The voice of the Ministry of Environment and Climate Affairs and the Office for Conservation of Environment at the Diwan of Royal Court long had significant weight in the country, and businesses violating environmental regulations risked heavy penalties or being shut down.

But economic hardship and high budget deficit put this environmental commitment to the test. In 2020, Sultan Haitham dissolved the Ministry of Environment and Climate Affairs, which was represented at the Council of Ministers. The environment portfolio is now in the hands of the Environment Authority, a “toothless and powerless” state agency with “limited powers and limited fundings”, a source close to Oman policy-making circles told Al-Monitor.

Although the situation has improved since 2020 when the budget deficit skyrocketed, Oman still expects a deficit equivalent to 5% of its gross domestic product in 2022 that will be covered by domestic and international borrowings and withdrawal from state reserves.

“There are so many competing concerns at the moment. It is not just the environmental side. We need to make sure the economic wellness of the country also is taking care of,” said Rumaitha Al Busaidi, executive board director at the Environment Society of Oman (ESO), a Muscat-based nongovernmental organization that protects Oman's natural heritage and promotes environmentally sustainable behaviors. Busaidi told Al-Monitor the focus might have “shifted,” but environmental protection is not expected to “fall as something that is not important at all.”

Ecosystems conducive for investors

“The environmental legislation is still in place, but with a rush to create jobs, environmental regulators are far more industry compliant,” Prasad said, about the speed at which investors get their environmental registration approved.
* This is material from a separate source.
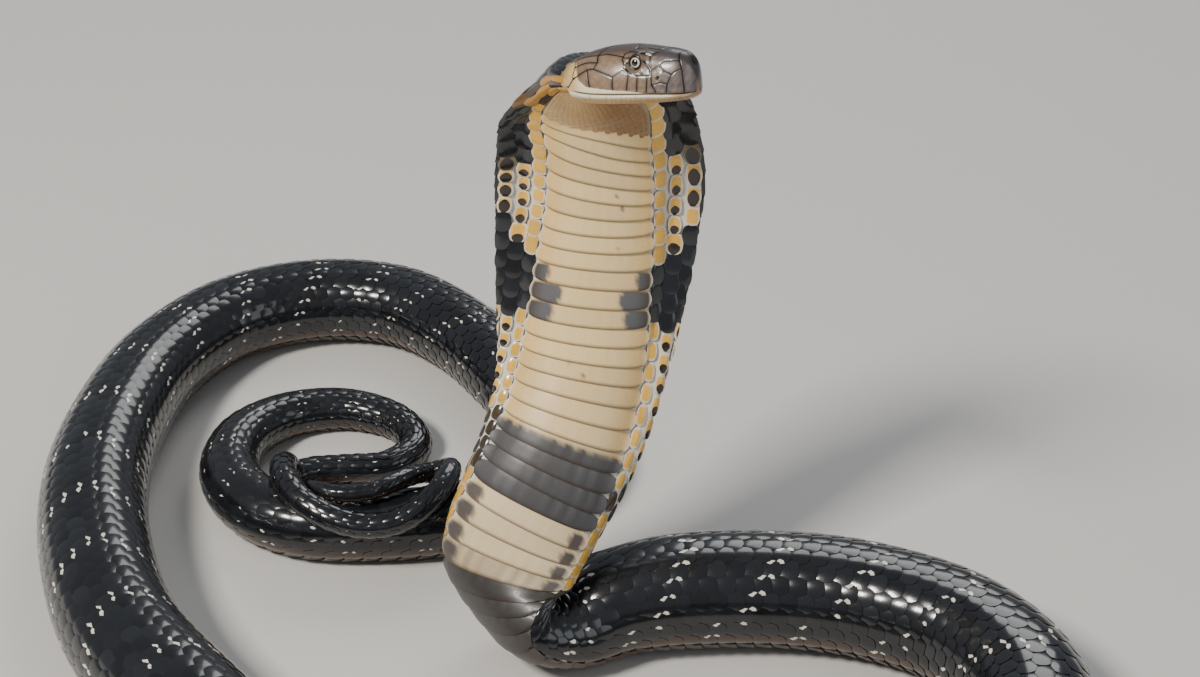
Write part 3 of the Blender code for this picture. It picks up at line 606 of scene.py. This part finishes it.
# Scales of the throat: small and soft, in creased rows between the chin and the first scute, laid
# as shells like those of the flanks. These rows, and the scutes after them, slant: their right
# ends lie further down the body.

FIRST_SCUTE = 0.054
belly = make_surface(-scute_half, scute_half, 41)


def slant(place, share):
    """How much further down the body the rows reach at a share across, beside their middle."""
    return 0.016 * np.clip(place / 0.03, 0, 1) * (1 - smooth_step(place, 0.06, 0.14)) * (2 * share - 1)


throat_row, throat_number = [a.ravel() for a in np.meshgrid(np.arange(19), np.arange(15), indexing="ij")]
throat_share = (throat_row + 0.5) / 19
throat_at = (FIRST_SCUTE + 0.004) * (throat_number + 0.5 * (throat_row % 2)) / 15
throat_at = throat_at + slant(throat_at, throat_share) + 0.001
throat_chance = np.random.default_rng(3).random((len(throat_at), 2))


def throat_colour(rear, across):
    """Tan, paler to the left and in painted shade to the right, with a few darker creases. It has no
    dashes.
    """
    aside = throat_share[:, None] + 0 * rear
    # painted shade: the throat's scales turn darker brown towards its right side
    colour = blend((0.66, 0.43, 0.21), (0.33, 0.185, 0.080), smooth_step(aside, 0.15, 0.75))
    colour = blend(colour, (0.20, 0.10, 0.04), 0.20 * smooth_step(np.abs(across), 0.6, 1.0))
    return colour, 0 * rear


throat_scales = lay_scales(
    "throat_scales", belly, throat_at, throat_share,
    0.0030 + 0 * throat_at, 0.5 / 19 * 1.15 + 0 * throat_at,
    0.95 + 0.10 * throat_chance[:, 0], 5, 0.30, throat_colour,
)
cover(throat_scales, scale_gloss)
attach(throat_scales, "root")


# Belly scutes: one row of wide satin plates of horn from the throat to the tail, each with its
# rear edge lying over the next. They are closed shells that curve with the belly, and are rounded
# at both ends.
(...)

New businesses in Oman that may have an environmental impact need to seek validation from the environmental regulator, which used to deny permits to any businesses causing untreatable damage to the environment.

Environmental policymaking is centralized in Oman’s capital, Muscat. Still, the implementation has been localized, thus allowing each governorate and free zones to consider the local context and adapt national policies “within reason.” This enables environmental rules to be more site-specific and introduces competition between regions.

“Every governorate will try to attract investors by being more creative in determining their own priorities and creating ecosystems conducive for investors,” a second source within Oman policymaking circles told Al-Monitor. The local business community was given the assurance that a “trade-off” will ensure “over-concern about the environment” will not be an obstacle to economic growth, as long as local ecosystems are preserved, the source added. 

A Royal Directive sent by Haitham to government officials in early 2021 clarified that economic development now tops the agenda by calling for financial sustainability and the urgency to attract foreign investments. This instruction “did not hit the right spot,” said the source close to Oman policymaking circles. “It has triggered a competition among ministers to kind of prove themselves to the new sultan, like, 'Hey, look at me, I brought investors,' including projects that were previously rejected for their damaging environmental impact."

The stock of foreign investments in Oman increased fourteenfold between 2000 and 2020, compared to a jump by 141 times in neighboring pro-business United Arab Emirates (UAE).

Stringent environmental regulations do not bear sole responsibility for limiting Oman’s attractivity to investors. Analysts said that heavy administrative processes, slow registration and lack of business-oriented practices within the sultanate’s ministries are at fault, too. 

The current economic push aims to bring value generation closer to home. “Ultimately, the aim is to gradually move towards the use of raw materials in manufacturing goods instead of exporting them as is, thus increasing the added value,” writes Oman's development plan. Manufacturing locally materials previously exported raw could push up pollution levels.

The sultanate’s second nationally determined contribution to the Paris Agreement submitted in July 2021 signals higher emissions than previously forecasted due to a revised baseline.

Manpower hit

Investors and entities favorable to businesses are not alone in the driver seat, however. ESO “actively engages” with Omani policymakers, including the Environment Authority, to draw concerns on important issues and provide suggestions on better implementation of policies.

Preserving a pristine environment is in Oman’s interest. Largely untouched sceneries are at the core of its value proposition to international tourists that Oman covets to diversify its economy. Omani officials identified the tourism sector as a major provider of jobs to citizens.

For example, the Environment Society of Oman engaged with the Ministry of Transport to ensure shipping lines will not disturb marine animals, like whales. “But you cannot expect our NGO to do everything; it needs to be a collective effort. Everyone needs to play their part, all stakeholders, individuals, cooperations and the government as well,” Busaidi said.

The measure of air pollutants also needs to be strengthened, Aisha Al Sarihi, research fellow at the National University of Singapore’s Middle East Institute, told Al-Monitor. Data coming out of monitoring systems in place to control businesses’ emissions are “not necessarily accurate” because they have “not been maintained properly,” she said.

The researcher suggested revisiting emission limits for air pollutants to be more country-specific from a regulatory standpoint. “Most environmental regulations in Oman and the GCC [Gulf Cooperation Council] have been imported from the European Union or the United States, but they do not have dust as we do, which is a major factor in influencing the concentration of pollutants in the atmosphere.”

Previous plans to update Oman’s environmental regulation “died” with budget cuts across the board and the Ministry of Environment and Climate Affairs becoming an authority, the sources close to policymaking circles said: “They do not have the budget to continue working on it, and not even the manpower resources to do so.” In May 2020, Oman decided to let go of 70% of foreign experts and consultants working in civil and government units and requested Omani public employees whose services exceed 30 years to retire by end 2020.

According to Busaidi, however, the Environment Authority is currently working on finalizing a green strategy for Oman with a maximum time horizon for publication in the next two years. “What is interesting in this strategy is that they have really realized that it is not only conserving the environment, but it is also supporting the economy as well,” she concluded.